-- TASK GOAL --
Render the following material again verbatim, leaving nothing out.

-- DATA SECTION --
[START]

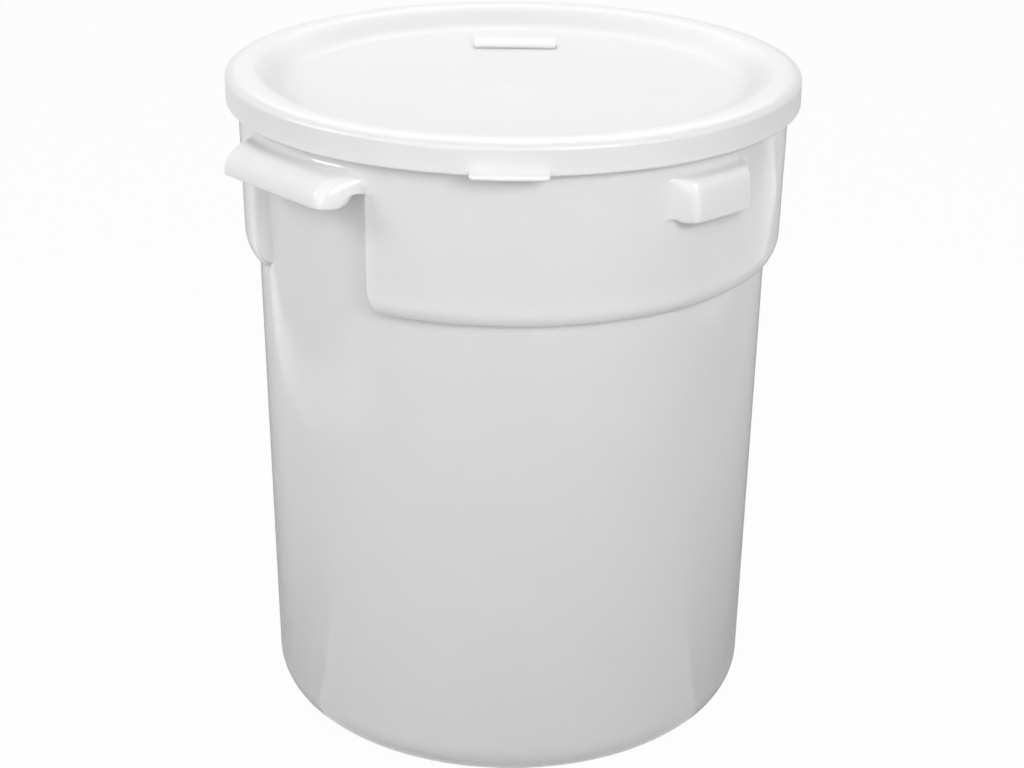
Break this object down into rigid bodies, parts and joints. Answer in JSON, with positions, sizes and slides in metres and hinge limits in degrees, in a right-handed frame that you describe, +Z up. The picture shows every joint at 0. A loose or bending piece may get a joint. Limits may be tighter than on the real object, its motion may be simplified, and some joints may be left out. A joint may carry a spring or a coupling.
{
  "type": "round food storage container",
  "caption": "Tall round food storage bin with a wide collar, long hooked lifting grips over finger recesses, small side lugs and a dished press-on lid with a pull tab.",
  "frame": {"origin": "centre of the base, on the surface that it stands on", "axes": "+Z up along the tub's axis; the two lifting grips are on the X axis and the two small lugs on the Y axis"},
  "size_m": [0.4546, 0.4386, 0.51],
  "materials": {
    "tub_white": "glossy moulded white polyethylene, slightly translucent",
    "lid_white": "satin moulded white polyethylene, glossy on the crest"
  },
  "bodies": {
    "tub": {"tub": "tub_white"},
    "lid": {"lid": "lid_white"}
  },
  "joints": [
    {"name": "lid_lift", "type": "slide", "parent": "tub", "child": "lid", "axis": [0, 0, 1], "range_m": [0, 0.2]}
  ]
}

[END]

-- THE RESPONSE --
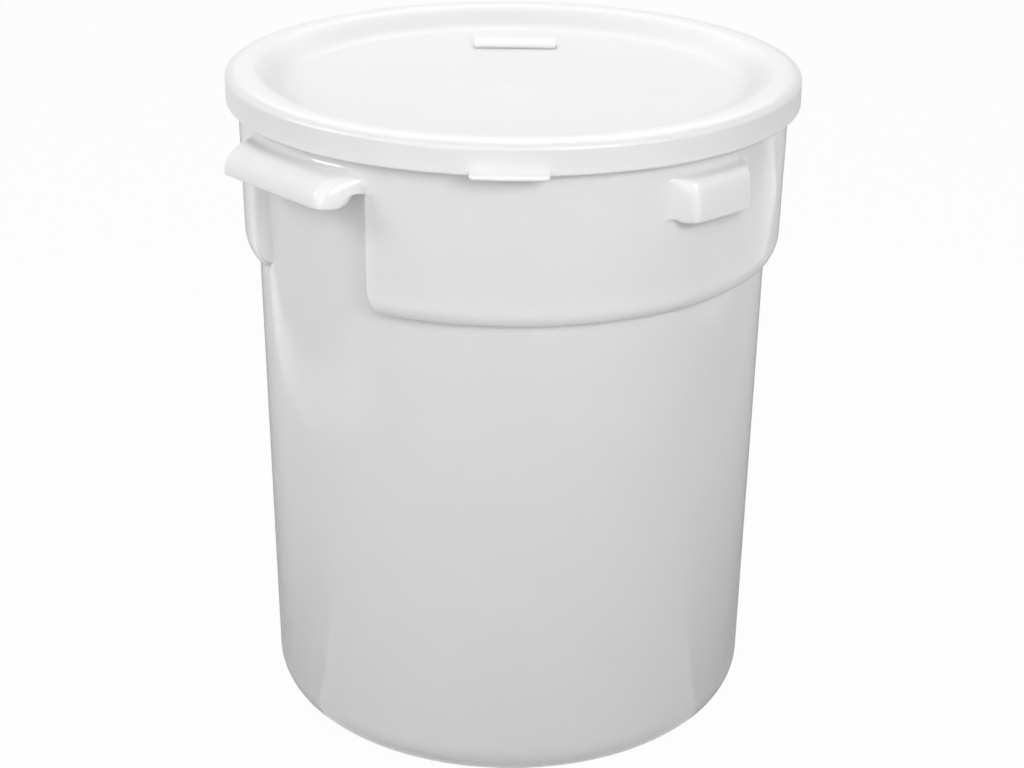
Break this object down into rigid bodies, parts and joints. Answer in JSON, with positions, sizes and slides in metres and hinge limits in degrees, in a right-handed frame that you describe, +Z up. The picture shows every joint at 0. A loose or bending piece may get a joint. Limits may be tighter than on the real object, its motion may be simplified, and some joints may be left out. A joint may carry a spring or a coupling.
{
  "type": "round food storage container",
  "caption": "Tall round food storage bin with a wide collar, long hooked lifting grips over finger recesses, small side lugs and a dished press-on lid with a pull tab.",
  "frame": {"origin": "centre of the base, on the surface that it stands on", "axes": "+Z up along the tub's axis; the two lifting grips are on the X axis and the two small lugs on the Y axis"},
  "size_m": [0.4546, 0.4386, 0.51],
  "materials": {
    "tub_white": "glossy moulded white polyethylene, slightly translucent",
    "lid_white": "satin moulded white polyethylene, glossy on the crest"
  },
  "bodies": {
    "tub": {"tub": "tub_white"},
    "lid": {"lid": "lid_white"}
  },
  "joints": [
    {"name": "lid_lift", "type": "slide", "parent": "tub", "child": "lid", "axis": [0, 0, 1], "range_m": [0, 0.2]}
  ]
}